** begin Data provided **

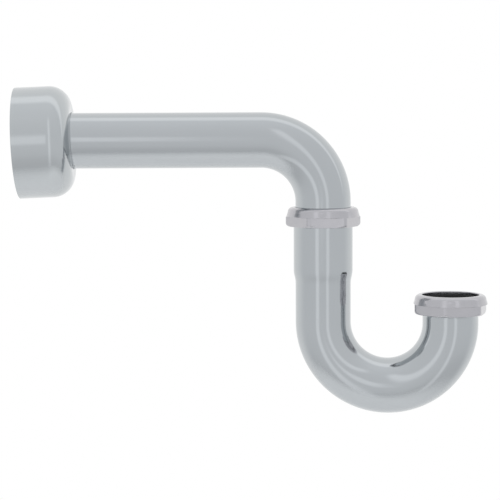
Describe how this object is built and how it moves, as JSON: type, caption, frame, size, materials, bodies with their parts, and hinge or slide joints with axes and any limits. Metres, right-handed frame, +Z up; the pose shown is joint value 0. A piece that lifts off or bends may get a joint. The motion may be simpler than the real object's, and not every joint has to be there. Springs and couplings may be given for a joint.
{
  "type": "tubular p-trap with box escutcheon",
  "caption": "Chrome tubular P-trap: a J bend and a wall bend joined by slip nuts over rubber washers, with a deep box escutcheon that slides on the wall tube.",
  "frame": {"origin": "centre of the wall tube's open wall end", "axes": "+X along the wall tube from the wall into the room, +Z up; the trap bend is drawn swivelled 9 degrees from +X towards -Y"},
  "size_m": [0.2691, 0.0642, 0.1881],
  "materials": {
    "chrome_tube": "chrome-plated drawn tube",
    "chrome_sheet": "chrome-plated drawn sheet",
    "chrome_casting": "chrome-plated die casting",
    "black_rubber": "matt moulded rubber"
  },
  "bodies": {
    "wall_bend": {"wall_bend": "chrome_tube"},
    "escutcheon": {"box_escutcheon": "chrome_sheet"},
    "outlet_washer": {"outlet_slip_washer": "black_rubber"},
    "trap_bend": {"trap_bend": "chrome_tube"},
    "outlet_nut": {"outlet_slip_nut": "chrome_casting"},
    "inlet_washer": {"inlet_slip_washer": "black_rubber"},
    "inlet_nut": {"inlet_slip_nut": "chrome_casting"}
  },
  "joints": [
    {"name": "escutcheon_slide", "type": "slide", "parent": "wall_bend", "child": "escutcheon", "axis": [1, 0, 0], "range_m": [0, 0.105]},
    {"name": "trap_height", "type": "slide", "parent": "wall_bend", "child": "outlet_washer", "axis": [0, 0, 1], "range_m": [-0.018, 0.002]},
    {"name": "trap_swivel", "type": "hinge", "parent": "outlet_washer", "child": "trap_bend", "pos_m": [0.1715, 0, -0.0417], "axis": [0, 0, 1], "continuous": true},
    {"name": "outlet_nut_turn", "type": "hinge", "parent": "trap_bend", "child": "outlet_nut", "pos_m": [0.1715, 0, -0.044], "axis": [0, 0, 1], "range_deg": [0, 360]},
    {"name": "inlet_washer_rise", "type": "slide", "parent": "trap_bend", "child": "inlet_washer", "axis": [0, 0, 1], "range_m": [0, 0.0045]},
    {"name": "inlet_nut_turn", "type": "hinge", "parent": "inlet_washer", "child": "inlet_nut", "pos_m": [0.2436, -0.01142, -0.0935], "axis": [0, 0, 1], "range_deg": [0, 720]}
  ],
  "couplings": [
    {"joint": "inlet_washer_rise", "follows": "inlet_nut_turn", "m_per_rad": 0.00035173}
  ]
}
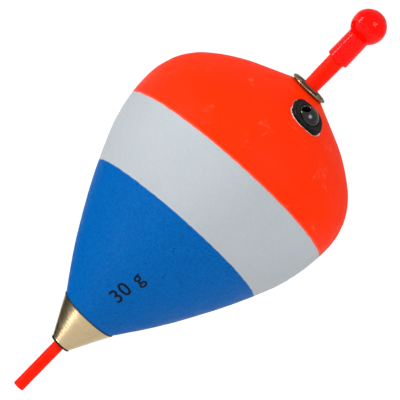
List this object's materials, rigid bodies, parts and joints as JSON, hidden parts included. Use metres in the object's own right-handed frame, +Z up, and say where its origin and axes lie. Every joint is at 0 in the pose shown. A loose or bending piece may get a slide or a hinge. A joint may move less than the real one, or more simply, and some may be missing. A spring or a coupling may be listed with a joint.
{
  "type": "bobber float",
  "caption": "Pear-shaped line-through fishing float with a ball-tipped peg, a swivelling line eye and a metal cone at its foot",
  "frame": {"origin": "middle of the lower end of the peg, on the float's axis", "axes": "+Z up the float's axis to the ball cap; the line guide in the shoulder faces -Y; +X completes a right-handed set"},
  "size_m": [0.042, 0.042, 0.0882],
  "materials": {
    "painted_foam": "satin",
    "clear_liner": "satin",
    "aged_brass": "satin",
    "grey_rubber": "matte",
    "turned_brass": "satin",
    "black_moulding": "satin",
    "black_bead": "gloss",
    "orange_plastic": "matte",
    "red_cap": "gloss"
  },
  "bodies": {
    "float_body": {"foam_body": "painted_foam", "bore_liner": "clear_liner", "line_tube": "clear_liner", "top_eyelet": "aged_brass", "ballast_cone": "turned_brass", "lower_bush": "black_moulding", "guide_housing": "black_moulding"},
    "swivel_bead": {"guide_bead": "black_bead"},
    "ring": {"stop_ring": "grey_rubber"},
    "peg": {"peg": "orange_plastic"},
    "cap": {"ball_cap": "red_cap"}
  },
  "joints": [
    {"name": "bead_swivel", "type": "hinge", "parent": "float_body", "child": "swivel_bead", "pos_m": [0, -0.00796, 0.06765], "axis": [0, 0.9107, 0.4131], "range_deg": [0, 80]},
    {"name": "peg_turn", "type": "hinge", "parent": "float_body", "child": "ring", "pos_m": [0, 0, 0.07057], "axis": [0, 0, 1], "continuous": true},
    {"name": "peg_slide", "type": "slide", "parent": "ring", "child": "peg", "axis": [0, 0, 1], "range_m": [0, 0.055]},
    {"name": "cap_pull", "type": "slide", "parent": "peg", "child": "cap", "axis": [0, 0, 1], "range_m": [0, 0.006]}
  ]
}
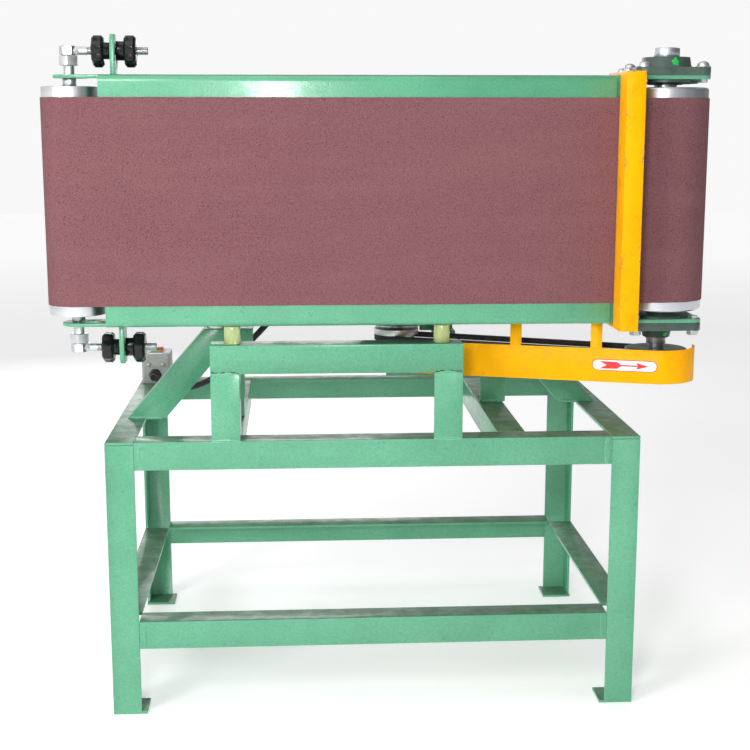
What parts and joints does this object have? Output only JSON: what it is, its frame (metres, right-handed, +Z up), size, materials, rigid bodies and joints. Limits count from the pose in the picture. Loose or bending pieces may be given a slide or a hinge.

** end Data provided **

Instructions for the task
Every line above should be printed again exactly as it stands.

Exercise solution
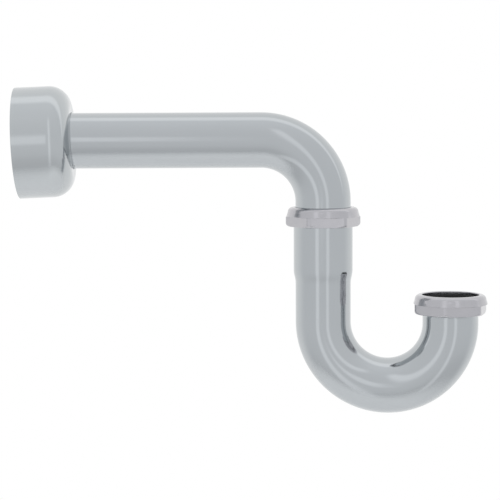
Describe how this object is built and how it moves, as JSON: type, caption, frame, size, materials, bodies with their parts, and hinge or slide joints with axes and any limits. Metres, right-handed frame, +Z up; the pose shown is joint value 0. A piece that lifts off or bends may get a joint. The motion may be simpler than the real object's, and not every joint has to be there. Springs and couplings may be given for a joint.
{
  "type": "tubular p-trap with box escutcheon",
  "caption": "Chrome tubular P-trap: a J bend and a wall bend joined by slip nuts over rubber washers, with a deep box escutcheon that slides on the wall tube.",
  "frame": {"origin": "centre of the wall tube's open wall end", "axes": "+X along the wall tube from the wall into the room, +Z up; the trap bend is drawn swivelled 9 degrees from +X towards -Y"},
  "size_m": [0.2691, 0.0642, 0.1881],
  "materials": {
    "chrome_tube": "chrome-plated drawn tube",
    "chrome_sheet": "chrome-plated drawn sheet",
    "chrome_casting": "chrome-plated die casting",
    "black_rubber": "matt moulded rubber"
  },
  "bodies": {
    "wall_bend": {"wall_bend": "chrome_tube"},
    "escutcheon": {"box_escutcheon": "chrome_sheet"},
    "outlet_washer": {"outlet_slip_washer": "black_rubber"},
    "trap_bend": {"trap_bend": "chrome_tube"},
    "outlet_nut": {"outlet_slip_nut": "chrome_casting"},
    "inlet_washer": {"inlet_slip_washer": "black_rubber"},
    "inlet_nut": {"inlet_slip_nut": "chrome_casting"}
  },
  "joints": [
    {"name": "escutcheon_slide", "type": "slide", "parent": "wall_bend", "child": "escutcheon", "axis": [1, 0, 0], "range_m": [0, 0.105]},
    {"name": "trap_height", "type": "slide", "parent": "wall_bend", "child": "outlet_washer", "axis": [0, 0, 1], "range_m": [-0.018, 0.002]},
    {"name": "trap_swivel", "type": "hinge", "parent": "outlet_washer", "child": "trap_bend", "pos_m": [0.1715, 0, -0.0417], "axis": [0, 0, 1], "continuous": true},
    {"name": "outlet_nut_turn", "type": "hinge", "parent": "trap_bend", "child": "outlet_nut", "pos_m": [0.1715, 0, -0.044], "axis": [0, 0, 1], "range_deg": [0, 360]},
    {"name": "inlet_washer_rise", "type": "slide", "parent": "trap_bend", "child": "inlet_washer", "axis": [0, 0, 1], "range_m": [0, 0.0045]},
    {"name": "inlet_nut_turn", "type": "hinge", "parent": "inlet_washer", "child": "inlet_nut", "pos_m": [0.2436, -0.01142, -0.0935], "axis": [0, 0, 1], "range_deg": [0, 720]}
  ],
  "couplings": [
    {"joint": "inlet_washer_rise", "follows": "inlet_nut_turn", "m_per_rad": 0.00035173}
  ]
}
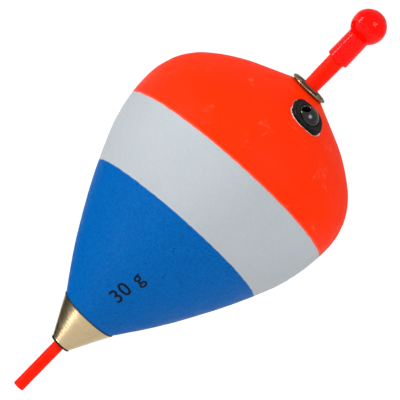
List this object's materials, rigid bodies, parts and joints as JSON, hidden parts included. Use metres in the object's own right-handed frame, +Z up, and say where its origin and axes lie. Every joint is at 0 in the pose shown. A loose or bending piece may get a slide or a hinge. A joint may move less than the real one, or more simply, and some may be missing. A spring or a coupling may be listed with a joint.
{
  "type": "bobber float",
  "caption": "Pear-shaped line-through fishing float with a ball-tipped peg, a swivelling line eye and a metal cone at its foot",
  "frame": {"origin": "middle of the lower end of the peg, on the float's axis", "axes": "+Z up the float's axis to the ball cap; the line guide in the shoulder faces -Y; +X completes a right-handed set"},
  "size_m": [0.042, 0.042, 0.0882],
  "materials": {
    "painted_foam": "satin",
    "clear_liner": "satin",
    "aged_brass": "satin",
    "grey_rubber": "matte",
    "turned_brass": "satin",
    "black_moulding": "satin",
    "black_bead": "gloss",
    "orange_plastic": "matte",
    "red_cap": "gloss"
  },
  "bodies": {
    "float_body": {"foam_body": "painted_foam", "bore_liner": "clear_liner", "line_tube": "clear_liner", "top_eyelet": "aged_brass", "ballast_cone": "turned_brass", "lower_bush": "black_moulding", "guide_housing": "black_moulding"},
    "swivel_bead": {"guide_bead": "black_bead"},
    "ring": {"stop_ring": "grey_rubber"},
    "peg": {"peg": "orange_plastic"},
    "cap": {"ball_cap": "red_cap"}
  },
  "joints": [
    {"name": "bead_swivel", "type": "hinge", "parent": "float_body", "child": "swivel_bead", "pos_m": [0, -0.00796, 0.06765], "axis": [0, 0.9107, 0.4131], "range_deg": [0, 80]},
    {"name": "peg_turn", "type": "hinge", "parent": "float_body", "child": "ring", "pos_m": [0, 0, 0.07057], "axis": [0, 0, 1], "continuous": true},
    {"name": "peg_slide", "type": "slide", "parent": "ring", "child": "peg", "axis": [0, 0, 1], "range_m": [0, 0.055]},
    {"name": "cap_pull", "type": "slide", "parent": "peg", "child": "cap", "axis": [0, 0, 1], "range_m": [0, 0.006]}
  ]
}
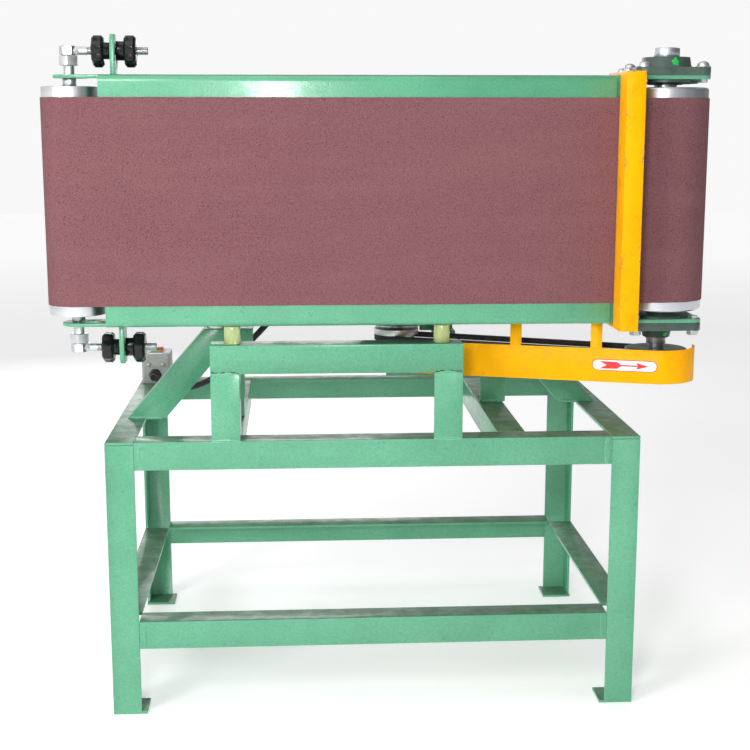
What parts and joints does this object have? Output only JSON: what it is, its frame (metres, right-handed, +Z up), size, materials, rigid bodies and joints. Limits count from the pose in the picture. Loose or bending pieces may be given a slide or a hinge.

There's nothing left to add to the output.